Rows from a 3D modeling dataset

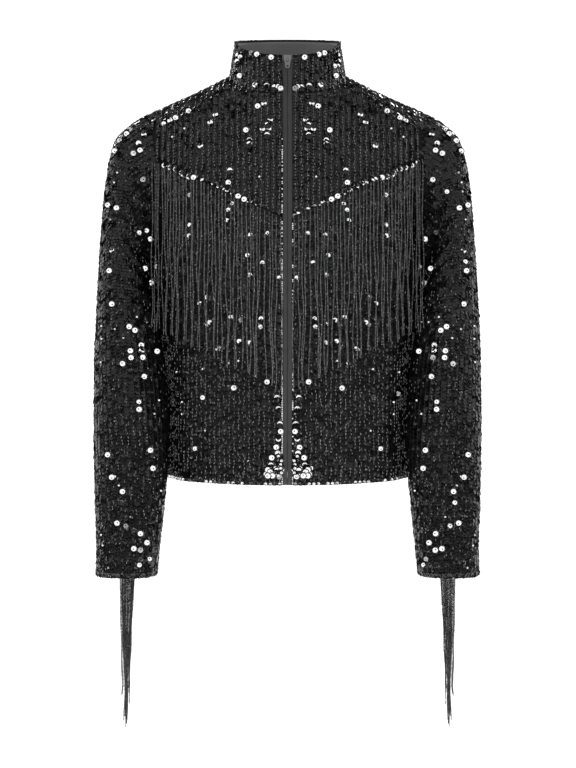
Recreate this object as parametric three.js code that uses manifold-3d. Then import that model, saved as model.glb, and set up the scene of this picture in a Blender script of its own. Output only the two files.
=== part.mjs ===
// A cropped bomber jacket with a stand collar, pointed front yokes, bead fringe and a centre-front zip,
// filled out as if worn, with nobody in it. Millimetres, +Z up, the front faces -Y, and +X is the wearer's left.
// The origin is the middle of the neck, level with the points where the shoulder seams meet the collar.
import * as THREE from "three";
import { mergeVertices } from "three/addons/utils/BufferGeometryUtils.js";
import Module from "manifold-3d";

const wasm = await Module();
wasm.setup();

const CLOTH = 1.8; // sequinned net on its backing
const FACING = 1.0; // smooth cloth inside the collar
const SEAM_INSET = 0.2; // each piece stops this far short of its seam line
const ZIP_HALF = 6.8; // from the centre line to the folded front edge

const NECK = { halfWidth: 76, front: -88, frontDrop: -31, back: 68, backRise: 6 };
const COLLAR_TOP = { halfWidth: 68.5, front: -75, frontZ: 19, back: 70, backZ: 58.5, sideZ: 47 };
const SHOULDER_TIP = new THREE.Vector3(184, 4, -49);
const SHOULDER_DIP = 1.5; // how far the shoulder line dips between collar and tip

// Half sections of the body from the hem up: height and depth on the centre line, then the place of the side seam
// or armhole, how far round the section turns by then, how square it is (2 is an ellipse) and how its level runs
// from the centre to the edge (1 is straight, 2 a bow).
const SECTION = ["centreZ", "centreY", "edgeX", "edgeY", "edgeZ", "turn", "square", "bow"];
const FRONT_ROWS = table(SECTION, [
  /* hem      */ [-534, -110, 159, 0, -529, 90, 2.6, 1.8],
  /* waist    */ [-430, -112, 161, 0, -427, 90, 2.55, 1.8],
  /* midriff  */ [-330, -117, 169, 0, -327, 90, 2.5, 1.8],
  /* armpit   */ [-262, -120, 175, 0, -252, 90, 2.4, 1.5],
  /* armhole  */ [-228, -120, 169, -42, -190, 74, 2.3, 1.2],
  /* yoke seam*/ [-191, -118, 171, -56, -115, 62, 2.2, 1],
]);
const BACK_ROWS = table(SECTION, [
  /* hem      */ [-531, 104, 159, 0, -529, 90, 2.6, 1.8],
  /* waist    */ [-428, 102, 161, 0, -427, 90, 2.5, 1.8],
  /* midriff  */ [-328, 108, 169, 0, -327, 90, 2.4, 1.8],
  /* armpit   */ [-252, 114, 175, 0, -252, 90, 2.3, 1.8],
  /* armhole  */ [-200, 115, 169, 40, -190, 74, 2.2, 1.8],
  /* blade    */ [-135, 110, 172, 52, -115, 62, 2.2, 1.8],
]);
const ARMPIT_ROW = 3;
const LAST_ROW = 5;

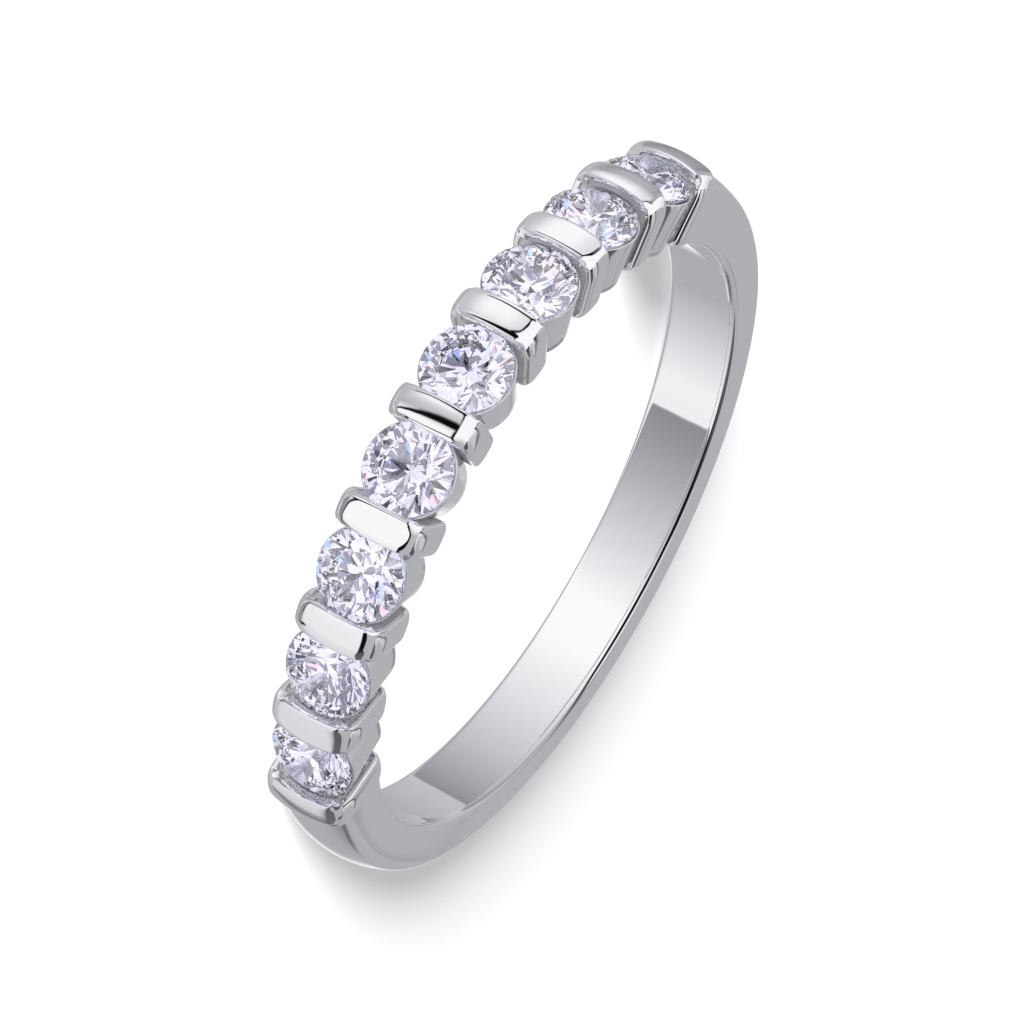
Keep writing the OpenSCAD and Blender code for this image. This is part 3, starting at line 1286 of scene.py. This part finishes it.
@dataclass
class Hood:
    """Small hood of light cards close before the row: a wall, a roof and a low ring.

    Azimuths are in degrees and heights in millimetres. The wall has the tones of `low` at
    its foot, then those of `row`, of a dark band between the (azimuth, height) points of
    `band_from` and `band_to`, and of `upper`. A seam is the width of the steps between two
    stretches of tone, and a soft size is the softness of an edge. `far` says how much a
    place belongs to the far end of the row, and the other far sizes what changes there.
    """

    radius: float = 12.6
    reach: tuple[float, float] = (-88.0, 78.0)
    foot: float = -4.2
    top: float = 4.5
    roof_in: float = 10.6
    ring_in: float = 11.2
    steps: tuple[int, int, int, int] = (553, 146, 13, 9)
    row: tuple[Fade, ...] = (
        Fade(-88, -62, 0.3, 0.42),
        Fade(-62, -56, 0.46, 0.5),
        Fade(-56, -49, 0.62, 0.95),
        Fade(-49, -20, 1.0, 1.0),
        Fade(-20, -14, 1.0, 0.7, 0.5),
        Fade(-14, -5, 1.0, 0.95),
        Fade(-5, -0.5, 0.9, 0.5),
        Fade(-0.5, 2, 0.6, 0.95),
        Fade(2, 22, 1.0, 1.0),
        Fade(22, 38, 0.95, 0.86),
        Fade(38, 49, 0.8, 0.74),
        Fade(49, 58, 0.76, 0.72),
        Fade(58, 72, 0.76, 0.62),
        Fade(72, 76, 0.46, 0.2),
        Fade(76, 78, 0.22, 0.3),
    )
    row_seam: float = 0.6
    band: tuple[Fade, ...] = (
        Fade(-88, -50, 0.5, 0.42),
        Fade(-50, -36, 0.36, 0.04),
        Fade(-36, 38, 0.005, 0.005),
        Fade(38, 60, 0.11, 0.13),
        Fade(60, 78, 0.13, 0.16),
    )
    band_seam: float = 4.0
    band_from: Pairs = (
        (-88, 1.2), (-60, 1.4), (-46, 2.4), (-38, 1.9), (-34, 1.7), (-30, 1.35), (-27, 1.1),
        (-23, 1.15), (-20.5, 1.1), (-18, 0.95), (-15, 0.6), (-12, 0.6), (-6, 0.92), (-2, 1.0),
        (2, 0.9), (6, 0.9), (9, 1.05), (12, 1.3), (15, 2.2), (17.5, 2.4), (19, 1.9), (22, 1.25),
        (30, 1.22), (37, 1.1), (40, 0.9), (48, 0.85), (57, 0.95), (72, 0.6), (78, 0.5),
    )
    band_to: Pairs = (
        (-88, 2.0), (-60, 2.4), (-46, 3.4), (-38, 2.9), (-34, 2.6), (-30, 2.1), (-27, 1.6),
        (-23, 1.45), (-20.5, 1.55), (-18, 1.2), (-15, 0.85), (-12, 0.95), (-6, 1.18), (-2, 1.14),
        (2, 1.2), (6, 1.3), (9, 1.8), (12, 2.2), (15, 3.0), (17.5, 3.15), (22, 2.9), (30, 2.5),
        (37, 2.1), (40, 3.0), (78, 3.0),
    )
    band_soft: float = 0.12
    band_haze: Ramp = Ramp(40, 10, 0.6)
    upper: tuple[Fade, ...] = (
        Fade(-88, -66, 0.7, 0.95),
        Fade(-66, 3, 1.0, 1.0),
        Fade(3, 14, 1.0, 0.55),
        Fade(14, 78, 0.5, 0.45),
    )
    upper_seam: float = 3.0
    upper_soft: float = 0.2
    low: tuple[Fade, ...] = (
        Fade(-88, -12, 0.5, 0.6),
        Fade(-12, 12, 0.55, 0.45),
        Fade(12, 45, 0.3, 0.3),
        Fade(45, 78, 0.6, 0.5),
    )
    low_seam: float = 4.0
    low_top: float = -3.0
    low_soft: float = 0.9
    far: Ramp = Ramp(2, -10)
    far_low: Ramp = Ramp(-1, -2.2, 0.45)
    far_high: Ramp = Ramp(0, 1, 0.2)
    far_top: float = 0.35
    far_soft: float = 0.9
    flags: tuple[Flag, ...] = (
        Flag(
            ((-0.6, 0.85), (-0.3, 0), (0.3, -1), (1.4, -1.9), (3.2, -2.7), (5, -3.1)), 0.42, 0.26
        ),
        Flag(((-11.3, 0.75), (-11, -0.5), (-10.3, -1.5), (-8, -2.3)), 1.4, 0.3, 0.25),
        Flag(((-26.2, 1.1), (-25.8, -0.2), (-26.6, -1.8)), 0.85, 0.42, 0.25),
        Flag(((6.4, 0.95), (7, 0.2), (8.3, -0.6), (9.7, -1.8), (10.4, -2.6)), 0.38, 0.48),
        Flag(
            ((9.5, -2.15), (13.5, -2.5), (17, -2.85), (20.5, -3.15), (28, -3.4), (36, -3.3)),
            0.3,
            0.45,
        ),
        Flag(((39.8, -2.6), (40.8, -2.9), (41.5, -3.5)), 0.3, 0.4),
    )

    def wall_tone(self, angle: Array, height: Array, upper: Array, low: Array) -> Array:
        """Tone of the wall: the row's, then the band, the upper part and the foot over it.

        Args:
            angle: azimuth of each place.
            height: height of each place.
            upper: tones of the upper part along the azimuth.
            low: tones of the foot along the azimuth.

        Returns:
            The tone at each place.
        """
        far = self.far.at(angle)
        tone = along_fades(self.row, angle, self.row_seam)
        tone = tone * (1 - far * self.far_low.at(height)) * (1 - far * self.far_high.at(height))
        band = along_fades(self.band, angle, self.band_seam)
        band_from, band_to = (
            np.interp(angle, *np.transpose(edge)) for edge in (self.band_from, self.band_to)
        )
        for start, level, soft in (
            (band_from, band, self.band_soft + self.band_haze.at(angle)),
            (band_to, upper, self.upper_soft),
            (self.low_top + self.far_top * far, low, -self.low_soft - self.far_soft * far),
        ):
            tone = mixed(tone, level, smooth((height - start) / soft + 0.5))
        for flag in self.flags:
            tone = mixed(tone, flag.tone, flag.cover(angle, height, math.radians(self.radius)))
        return tone

    def build(self) -> list[bpy.types.Object]:
        """Make the hood's three cards.

        Returns:
            The wall, the roof and the low ring.
        """
        columns, wall_rows, roof_rows, ring_rows = self.steps
        side = np.linspace(*self.reach, columns)
        upper = along_fades(self.upper, side, self.upper_seam)
        low = along_fades(self.low, side, self.low_seam)
        angle, height = np.meshgrid(side, np.linspace(self.foot, self.top, wall_rows))
        points = around(angle, self.radius, height)
        cards = [light_card("tent_wall", points, self.wall_tone(angle, height, upper, low))]
        for name, level, tone, inside, rows in (
            ("tent_roof", self.top, upper, self.roof_in, roof_rows),
            ("tent_ring", self.foot, low, self.ring_in, ring_rows),
        ):
            angle, reach = np.meshgrid(side, np.linspace(inside, self.radius, rows))
            tones = np.broadcast_to(tone, angle.shape)
            cards.append(light_card(name, around(angle, reach, level), tones))
        return cards


@dataclass(frozen=True)
class Dots:
    """Round cards of one colour, strewn over a tent; `size` is their usual radius in degrees."""

    count: int
    size: float
    colour: Colour


@dataclass
class Sparkle:
    """What the stones see through themselves: a bright lavender tent dotted with small
    dark, blue and pink cards; `spread` holds the least and the largest of their sizes, as
    shares of the usual one."""

    radius: float = 700.0
    steps: tuple[int, int] = (481, 241)
    seed: int = 7
    base: Colour = (1.16, 1.12, 1.26)
    dots: tuple[Dots, ...] = (
        Dots(46, 9.0, (0.30, 0.29, 0.37)),
        Dots(22, 8.0, (0.02, 0.02, 0.03)),
        Dots(16, 5.0, (0.55, 0.85, 1.9)),
        Dots(12, 4.0, (1.7, 0.9, 1.1)),
        Dots(10, 3.0, (3.0, 3.0, 3.2)),
    )
    spread: tuple[float, float] = (0.6, 1.3)
    soft: float = 1.5

    def build(self) -> bpy.types.Object:
        """Make the tent; each dot is a soft disc about a random direction.

        Returns:
            The tent.
        """
        columns, rows = self.steps
        angle, height = np.meshgrid(np.linspace(-180, 180, columns), np.linspace(-90, 90, rows))
        a, e = np.radians(angle), np.radians(height)
        way = np.stack([np.sin(a) * np.cos(e), -np.cos(a) * np.cos(e), np.sin(e)], -1)
        tone = np.broadcast_to(self.base, way.shape).copy()
        rng = np.random.default_rng(self.seed)
        for kind in self.dots:
            for centre in unit(rng.normal(size=(kind.count, 3))):
                reach = np.degrees(np.arccos(np.clip(way @ centre, -1, 1)))
                size = kind.size * rng.uniform(*self.spread)
                share = 1 - smooth((reach - size) / self.soft + 0.5)
                tone = mixed(tone, np.array(kind.colour), share[..., None])
        points = around(angle, self.radius * np.cos(e), self.radius * np.sin(e))
        tent = light_card("tent_sparkle", points, tone)
        tent.visible_glossy = False
        tent.visible_transmission = True
        return tent


@dataclass
class Studio:
    """Pale floor, a key light that comes from `key_from`, and even light for the floor."""

    floor_z: float
    floor_side: float = 3000.0
    floor_steps: int = 13
    floor_tone: Colour = (0.9, 0.9, 0.9)
    fill: float = 0.31
    glow: float = 0.23
    key: float = 10.0
    key_from: tuple[float, float, float] = (-0.12, -0.97, 0.208)
    key_spread: float = 15.0

    def build_floor(self) -> bpy.types.Object:
        """Make the floor under the ring, a pale sheet with a little light from below.

        Returns:
            The floor, marked as part of the stage.
        """
        values = {
            "Roughness": 0.9,
            "Specular IOR Level": 0.0,
            "Emission Color": (1.0, 1.0, 1.0, 1.0),
            "Emission Strength": self.glow,
        }
        mat, _ = new_finish("pale_floor", self.floor_tone, values)
        mat.cycles.emission_sampling = "NONE"
        side = np.linspace(-self.floor_side, self.floor_side, self.floor_steps)
        x, y = np.meshgrid(side, side)
        floor = sheet("floor", np.stack([x, y, np.full_like(x, self.floor_z)], -1), mat)
        floor.visible_glossy = floor.visible_transmission = False
        floor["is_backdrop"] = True
        return floor

    def build_key(
        self, floor: bpy.types.Object, blockers: Sequence[bpy.types.Object]
    ) -> bpy.types.Object:
        """Make the key light, which throws the blockers' soft shadow on the floor.

        Args:
            floor: the only thing that the light falls on.
            blockers: pieces whose shadow it throws.

        Returns:
            The light.
        """
        data = bpy.data.lights.new("key", "SUN")
        data.energy = self.key
        data.angle = math.radians(self.key_spread)
        lamp = bpy.data.objects.new("key", data)
        lamp.rotation_euler = Vector(self.key_from).to_track_quat("Z", "Y").to_euler()
        lamp.visible_glossy = lamp.visible_transmission = False
        shadows = bpy.data.collections.new("key_shadows")
        for piece in blockers:
            shadows.objects.link(piece)
        lamp.light_linking.blocker_collection = shadows
        lit = bpy.data.collections.new("key_lit")
        lit.objects.link(floor)
        lamp.light_linking.receiver_collection = lit
        bpy.context.scene.collection.objects.link(lamp)
        return lamp

    def build_fill(self) -> None:
        """Light the floor evenly from all round."""
        world = bpy.data.worlds.new("studio")
        bpy.context.scene.world = world
        world.use_nodes = True
        back = world.node_tree.nodes["Background"]
        back.inputs["Color"].default_value = (self.fill, self.fill, self.fill, 1)
        bpy.context.scene.view_settings.view_transform = "Standard"


def box_as_list(bounds: tuple[Vector, Vector]) -> list[list[float]]:
    """Turn a box's corners into plain lists of numbers.

    Args:
        bounds: lowest and highest corner.

    Returns:
        The two corners.
    """
    return [list(corner) for corner in bounds]


def place_piece(piece: bpy.types.Object, node: str) -> None:
    """Tie a piece to the CAD part and report it.

    Args:
        piece: the piece.
        node: the CAD node that it stands for.
    """
    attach(piece, "root")
    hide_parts(node)
    LOG.info("%s: %d faces", piece.name, len(piece.data.polygons))


def build_ring(sizes: RingSizes) -> bpy.types.Object:
    """Build the metal ring, piece by piece, and its stones.

    Args:
        sizes: sizes of the ring.

    Returns:
        The shank.
    """
    polished = PolishedMetal().build()
    soft_polish = PolishedMetal("cup_white_metal", roughness=0.1, haze=0.14).build()
    satin_cut = CutPanel().build()
    grained_cut = CutPanel(
        "grained_white_metal",
        tone=(0.92, 0.925, 0.94),
        metallic=0.4,
        roughness=0.3,
        grain_scale=9000.0,
        grain_depth=0.00006,
    ).build()
    clear = CutStone().build()
    shank = Shank(sizes).build(polished, soft_polish)
    place_piece(shank, "ring_band")
    for i in range(1, sizes.stone_count + 2):
        end = i in (1, sizes.stone_count + 1)
        bar = Bar(sizes, i, foot_w=sizes.band_w) if end else Bar(sizes, i)
        panel = grained_cut if i in GRAINED_BARS else satin_cut
        place_piece(bar.build(polished, panel), "ring_band")
    for i in range(1, sizes.stone_count + 1):
        place_piece(Cup(sizes, i).build(soft_polish), "ring_band")
    for i in range(1, sizes.stone_count + 1):
        place_piece(Brilliant(sizes, i).build(clear), f"stone_{i}")
    return shank


def main() -> None:
    """Build the ring round its frame, then the studio."""
    logging.basicConfig(level=logging.INFO, format="%(name)s: %(message)s")
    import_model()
    cad_box = box_as_list(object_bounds())
    Viewpoint().build()
    shank = build_ring(RingSizes())
    studio = Studio(floor_z=cad_box[0][2] / MM)
    floor = studio.build_floor()
    studio.build_key(floor, [shank])
    studio.build_fill()
    Dome().build()
    Hood().build()
    Sparkle().build()
    cycles = bpy.context.scene.cycles
    cycles.max_bounces = LIGHT_TURNS
    cycles.transmission_bounces = CLEAR_TURNS
    cycles.glossy_bounces = CLEAR_TURNS


if __name__ == "__main__":
    main()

#### [Goal]
Write out a verbatim copy of the data, beginning with its first line and ending with the line that contains "wasm.setup();".

#### [Task answer]
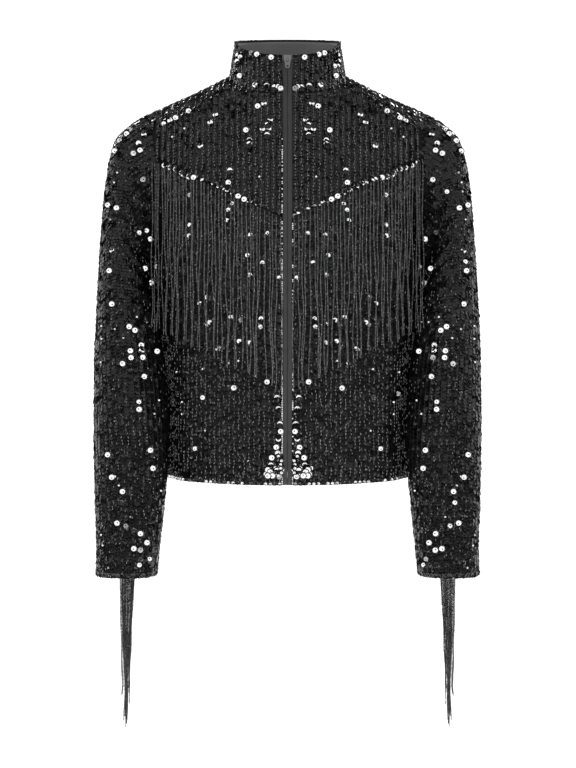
Recreate this object as parametric three.js code that uses manifold-3d. Then import that model, saved as model.glb, and set up the scene of this picture in a Blender script of its own. Output only the two files.
=== part.mjs ===
// A cropped bomber jacket with a stand collar, pointed front yokes, bead fringe and a centre-front zip,
// filled out as if worn, with nobody in it. Millimetres, +Z up, the front faces -Y, and +X is the wearer's left.
// The origin is the middle of the neck, level with the points where the shoulder seams meet the collar.
import * as THREE from "three";
import { mergeVertices } from "three/addons/utils/BufferGeometryUtils.js";
import Module from "manifold-3d";

const wasm = await Module();
wasm.setup();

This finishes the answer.